start Source excerpt

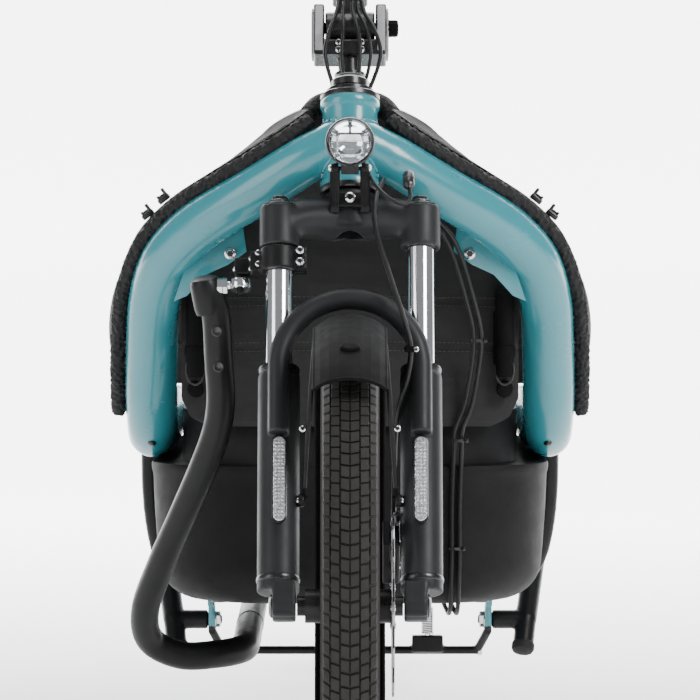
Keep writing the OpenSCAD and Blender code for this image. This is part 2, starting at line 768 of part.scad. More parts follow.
module rear_hub() {
    color("#222223") place() difference() {
        union() {
            translate(rear_axle) rod_x(0, 0, 0, 76, 60);
            for (x = [-28, 28]) translate(rear_axle) rod_x(x, 0, 0, 92, 4);
            translate(rear_axle) rod_x(0, 0, 0, 30, 134);
            translate(rear_axle) rod_x(-57, 0, 0, 64, 10);
            disc(rear_axle, 52, rear_disc_d);
        }
        translate(rear_axle) rod_x(0, 0, 0, 12.6, 150);
    }
}

// ---------------------------------------------------------------- steering gear

module steering_rod() {
    color("#151516") place() sweep(smooth(rod_route, 3), [rod_d / 2 - 0.5, rod_d / 2, rod_d / 2], 16);
}

// Forged head on the rod's front end with its threaded ball eye, and the rear ball eye
module rod_joint() {
    color("silver") place() {
        translate([-ball_x, fork_y + ball_t * sin(rake), fork_z + ball_t * cos(rake)])
            rotate([-rake, 0, 0]) {
                difference() {
                    union() {
                        translate([0, 0, -7]) cylinder(d = 22, h = 10);
                        translate([-28, 0, -2]) rotate([0, 90, 0]) cylinder(d = 9, h = 20);
                        translate([-24, 0, -2]) rotate([0, 90, 0]) cylinder(d = 16, h = 7, $fn = 6);
                    }
                    translate([0, 0, -15]) cylinder(d = 9, h = 26);
                }
            }
        translate([-ball_x, mast_y, mast_z]) rotate([-rake, 0, 0]) difference() {
            union() {
                translate([0, 0, -6]) cylinder(d = 24, h = 12);
                rotate([rake, 0, 0]) bar([0, -30, 0], [0, -8, 0], 14);
            }
            translate([0, 0, -15]) cylinder(d = 9, h = 30);
        }
    }
}

module steering_shaft() {
    color("#1b1b1c") in_mast() {
        translate([0, 0, -14]) cylinder(d = 28.6, h = 708);
        difference() {
            union() {
                translate([0, 0, -13]) cylinder(d = 42, h = 26);
                hull() {
                    translate([-14, 0, 8]) cylinder(d = 26, h = 8, $fn = 32);
                    translate([-ball_x, 0, 8]) cylinder(d = 20, h = 8, $fn = 32);
                }
            }
            translate([0, 0, -15]) cylinder(d = 28.6, h = 34);
        }
        translate([-ball_x, 0, -12]) cylinder(d = 8, h = 22);
        translate([0, 0, 651]) difference() {
            cylinder(d = 38, h = 9);
            translate([0, 0, -1]) cylinder(d = 28.6, h = 11);
        }
    }
}

// Clamp block on top of the shaft, whose two cheeks carry the handlebar's pivot
module stem_base() {
    color("#2a2a2b") in_mast() {
        difference() {
            union() {
                both_sides() translate([31, -22, 679]) cube([13, 46, 65]);
                translate([-44, -22, 679]) cube([88, 46, 19]);
            }
            translate([0, 0, 650]) cylinder(d = 28.6, h = 44.2);
            rod_x(0, 0, 720, 12, 100);
        }
        translate([44, 0, 720]) rotate([0, 90, 0]) cylinder(d = 18, h = 14);
        rod_x(0, 0, 720, 11.8, 88);
    }
}

module handlebar() {
    color("#1b1b1c") in_mast() {
        difference() {
            union() {
                rod_x(0, 0, 720, 40, 60);
                translate([-17, -16, 722]) cube([34, 32, 60]);
                translate([0, 0, 770]) cylinder(d = 30, h = 160);
                rod_x(0, 0, 940, 44, 48);
            }
            rod_x(0, 0, 720, 12.2, 80);
            rod_x(0, 0, 940, 33, 60);
        }
    }
    color("#1b1b1c") in_mast() sweep(smooth([
        [-bar_w / 2, 78, 920], [-210, 58, 938], [-120, 12, 944], [-60, 0, 940], [0, 0, 940],
        [60, 0, 940], [120, 12, 944], [210, 58, 938], [bar_w / 2, 78, 920]], 4),
        [11, 11, 11, 12, 15.8, 15.8, 15.8, 12, 11, 11, 11], 16);
}

module grips() {
    color("#141414") in_mast() both_sides() difference() {
        bar([214, 59, 937], [bar_w / 2 + 4, 79, 919.5], 33);
        bar([200, 56, 939], [bar_w / 2 - 3, 78, 920], 24.2);
    }
}

// Brake lever housings, display and bell on the handlebar
module bar_controls() {
    color("#202021") in_mast() {
        both_sides() {
            difference() {
                union() {
                    bar([176, 44, 942.5], [196, 53, 940.5], 36);
                    translate([178, 4, 934]) cube([18, 38, 14]);
                }
                bar([166, 39.6, 943.6], [206, 57.5, 939.4], 26);
                translate([177, 0, 938]) cube([40, 26, 6]);
            }
            translate([187, 14, 932]) cylinder(d = 5, h = 18);
            bar([176, 28, 941], [132, 4, 934], 17);
        }
        translate([-34, -20, 963]) rotate([30, 0, 0]) cube([68, 52, 12]);
        translate([-8, -10, 961]) cube([16, 22, 12]);
        translate([96, 4, 956]) cylinder(d = 40, h = 16);
        translate([92, -2, 950]) cube([8, 12, 8]);
    }
}

module brake_lever(side) {
    color("#2a2a2b") in_mast() mirror([side < 0 ? 1 : 0, 0, 0]) difference() {
        union() {
            translate([187, 14, 938.4]) cylinder(d = 12, h = 5.2);
            translate([187, 8.5, 938.4]) cube([62, 10, 5.2]);
            translate([246, 9, 936.8]) rotate([0, 0, 8]) cube([66, 9, 8.4]);
            translate([311, 22.5, 936.8]) cylinder(d = 12, h = 8.4);
        }
        translate([187, 14, 920]) cylinder(d = 5.2, h = 40);
    }
}

// ---------------------------------------------------------------- drive train and seat

module crank_set() {
    color("#1f1f20") place() {
        rod_x(0, crank_y, crank_z, 24, 176);
        for (side = [-1, 1]) difference() {
            hull() {
                translate([side * 87, crank_y, crank_z]) rotate([0, 90, 0])
                    cylinder(d = 34, h = 14, center = true, $fn = 32);
                translate([side * 87, crank_y - side * crank_l, crank_z]) rotate([0, 90, 0])
                    cylinder(d = 26, h = 14, center = true, $fn = 32);
            }
            rod_x(side * 87, crank_y - side * crank_l, crank_z, 14, 40);
            rod_x(side * 87, crank_y, crank_z, 24, 40);
        }
        difference() {
            rod_x(-57, crank_y, crank_z, 124, 10);
            rod_x(-57, crank_y, crank_z, 92, 20);
        }
        for (a = [0:72:288]) translate([-60, crank_y, crank_z]) rotate([a, 0, 0])
            translate([0, -7, 10]) cube([6, 14, 38]);
        rod_x(-57, crank_y, crank_z, 40, 10);
    }
}

module pedal(side) {
    centre = [side * 140, crank_y - side * crank_l, crank_z];
    color("#1c1c1d") place() translate(centre) {
        rod_x(-side * 24, 0, 0, 13.6, 76);
        difference() {
            translate([-42, -50, -12]) cube([84, 100, 24]);
            for (y = [-46, 10]) translate([-36, y, -13]) cube([72, 36, 26]);
        }
    }
}

module seat_post() {
    post_top = (saddle_z - 52 - crank_z) / cos(seat_angle);
    color("#1e1e1f") in_seat() {
        translate([0, 0, 200]) cylinder(d = 30.9, h = post_top - 206);
        translate([0, -4, post_top - 16]) cube([34, 42, 20], center = true);
        both_sides() bar([20, -78, post_top + 12], [20, 62, post_top - 26], 7);
        translate([0, -4, post_top - 3]) cube([50, 30, 10], center = true);
    }
}

// Outline of the saddle across the bicycle at a distance from its nose
function saddle_ring(s) =
    let (w = 22 + 64 * pow(max(0, s - 0.25) / 0.75, 1.3) * (s < 0.97 ? 1 : 0.86),
        h = 20 + 24 * s, y = -140 + 270 * s, top = -6 + 10 * s * s)
    [for (a = [0:22.5:337.5]) [w * cos(a), y, top + (sin(a) < 0 ? h : 14) * sin(a)]];

module saddle() {
    color("#19191a") place()
        translate([0, crank_y + (saddle_z - crank_z) * tan(seat_angle) + 8, saddle_z - 18])
        skin([for (s = [1, 0.96, 0.85, 0.7, 0.55, 0.4, 0.25, 0.12, 0.03, 0])
            saddle_ring(s)]);
}

// ---------------------------------------------------------------- stand

// Twin-leg stand, folded up and back beside the tub
module stand_legs() {
    color("#1d1d1e") place() both_sides() {
        difference() {
            rod_x(184, stand_y, stand_z, 22, 38);
            rod_x(184, stand_y, stand_z, 12.2, 60);
        }
        bar([204, stand_y, stand_z], [224, stand_y + 106, stand_z + 114], 25);
        bar([224, stand_y + 106, stand_z + 114], [227, stand_y + 122, stand_z + 131], 30);
        bar([204, stand_y, stand_z], [200, stand_y - 18, stand_z - 30], 24);
        translate([204, stand_y, stand_z]) sphere(d = 25);
        rod_x(165, stand_y, stand_z, 12, 34);
    }
}

front_head_tube();
frame_tube(1);  // frame_tube_left
frame_tube(-1);  // frame_tube_right
gusset_bolts();
steering_mast();
main_tube();
lower_tube();
seat_tube();
rear_stay(1);  // rear_stay_left
rear_stay(-1);  // rear_stay_right
stand_yoke();
motor();
battery();
cargo_tub();
floor_plate();
side_wall(1);  // side_wall_left
side_wall(-1);  // side_wall_right
front_panel();
rear_panel();
cover_fittings();
headset_cups();
rear_fender();
rear_light();
belt();
front_cables();
fork_crown();
stanchions();
steering_clamp();
lamp_bracket();
lamp_cable();
lamp_shell();
lamp_lens();
fork_lowers();
front_fender();
fork_reflectors();
front_caliper();
brake_hose();
tyre(axle, front_tyre_r);  // front_tyre
rim(axle, front_tyre_r);  // front_rim
spoke_set(axle, front_tyre_r, 25, 26);  // front_spokes
front_hub();
steering_rod();
rod_joint();
steering_shaft();
stem_base();
handlebar();
grips();
bar_controls();
brake_lever(1);  // brake_lever_left
brake_lever(-1);  // brake_lever_right
tyre(rear_axle, rear_tyre_r);  // rear_tyre
rim(rear_axle, rear_tyre_r);  // rear_rim
spoke_set(rear_axle, rear_tyre_r, 43, 28);  // rear_spokes
rear_hub();
crank_set();
pedal(1);  // pedal_left
pedal(-1);  // pedal_right
seat_post();
saddle();
stand_legs();
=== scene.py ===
import math
import bmesh
import bpy
from mathutils import Matrix, Vector, noise


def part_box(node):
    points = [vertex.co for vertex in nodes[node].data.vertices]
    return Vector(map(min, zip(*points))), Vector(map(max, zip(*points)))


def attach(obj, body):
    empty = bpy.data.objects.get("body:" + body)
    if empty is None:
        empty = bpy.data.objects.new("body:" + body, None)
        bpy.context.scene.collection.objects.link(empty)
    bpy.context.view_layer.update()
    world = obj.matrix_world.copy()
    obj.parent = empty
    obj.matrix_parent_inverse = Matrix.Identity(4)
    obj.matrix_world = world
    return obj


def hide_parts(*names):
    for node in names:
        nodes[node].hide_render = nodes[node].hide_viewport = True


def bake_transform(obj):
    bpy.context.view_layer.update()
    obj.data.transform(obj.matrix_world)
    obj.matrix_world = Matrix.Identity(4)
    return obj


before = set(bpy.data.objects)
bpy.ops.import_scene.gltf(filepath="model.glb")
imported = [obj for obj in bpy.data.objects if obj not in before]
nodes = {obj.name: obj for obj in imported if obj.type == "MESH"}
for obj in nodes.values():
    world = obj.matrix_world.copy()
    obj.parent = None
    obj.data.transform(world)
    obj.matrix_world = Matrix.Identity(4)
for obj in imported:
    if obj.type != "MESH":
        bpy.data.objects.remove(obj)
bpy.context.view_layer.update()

MM = 0.001

# All places below are in millimetres: (across, behind the front axle, above the ground)
BACK = 1079
RAKE = math.radians(20)
SEAT_ANGLE = math.radians(18)
FORK_FOOT = (0, 32.889, 252.03)
MAST_FOOT = (0, 970, 185)
CRANK = (0, 1620, 290)
FRONT_R, REAR_R = 264, 335
AXLE = (0, 0, FRONT_R)
REAR = (0, 2070, REAR_R)
SIDES = ((1, "left"), (-1, "right"))
X, Y, Z = (1, 0, 0), (0, 1, 0), (0, 0, 1)
FRONT = (0, -1, 0)


def turned(origin, angle=0.0):
    """Matrix from millimetres in a tilted local frame to the row frame."""
    x, d, z = origin
    place = Matrix.Translation((x * MM, (d - BACK) * MM, z * MM))
    return place @ Matrix.Rotation(-angle, 4, "X") @ Matrix.Scale(MM, 4)


BIKE = turned((0, 0, 0))
FORK = turned(FORK_FOOT, RAKE)
MAST = turned(MAST_FOOT, RAKE)
SEAT = turned(CRANK, SEAT_ANGLE)
LAMP = turned((0, 84, 727))


def angles(count):
    """Equal steps round a full turn."""
    return [2 * math.pi * k / count for k in range(count)]


def ring_at(x, d, z, r, deep=None, count=36):
    """Level ring of points; deep is its half size front to back, where that differs."""
    return [Vector((x + r * math.cos(t), d + (deep or r) * math.sin(t), z))
            for t in angles(count)]


def round_axle(centre, x, r, a):
    """Point x across, at radius r and angle a from the top of a wheel or the crank."""
    return Vector((x, centre[1] + r * math.sin(a), centre[2] + r * math.cos(a)))


def knurl(depth, count):
    """Lathe shape with shallow ribs round the outline."""
    return lambda t, h: 1 + depth * math.cos(t * count)


# ------------------------------------------------------------------ materials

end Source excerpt

--- Requirements ---
Repeat word for word the stretch of lines from the one with "nodes[node].hide_render = nodes[node].hide_viewport" down to the one with "in imported if", both included.

--- Task result ---
        nodes[node].hide_render = nodes[node].hide_viewport = True


def bake_transform(obj):
    bpy.context.view_layer.update()
    obj.data.transform(obj.matrix_world)
    obj.matrix_world = Matrix.Identity(4)
    return obj


before = set(bpy.data.objects)
bpy.ops.import_scene.gltf(filepath="model.glb")
imported = [obj for obj in bpy.data.objects if obj not in before]
nodes = {obj.name: obj for obj in imported if obj.type == "MESH"}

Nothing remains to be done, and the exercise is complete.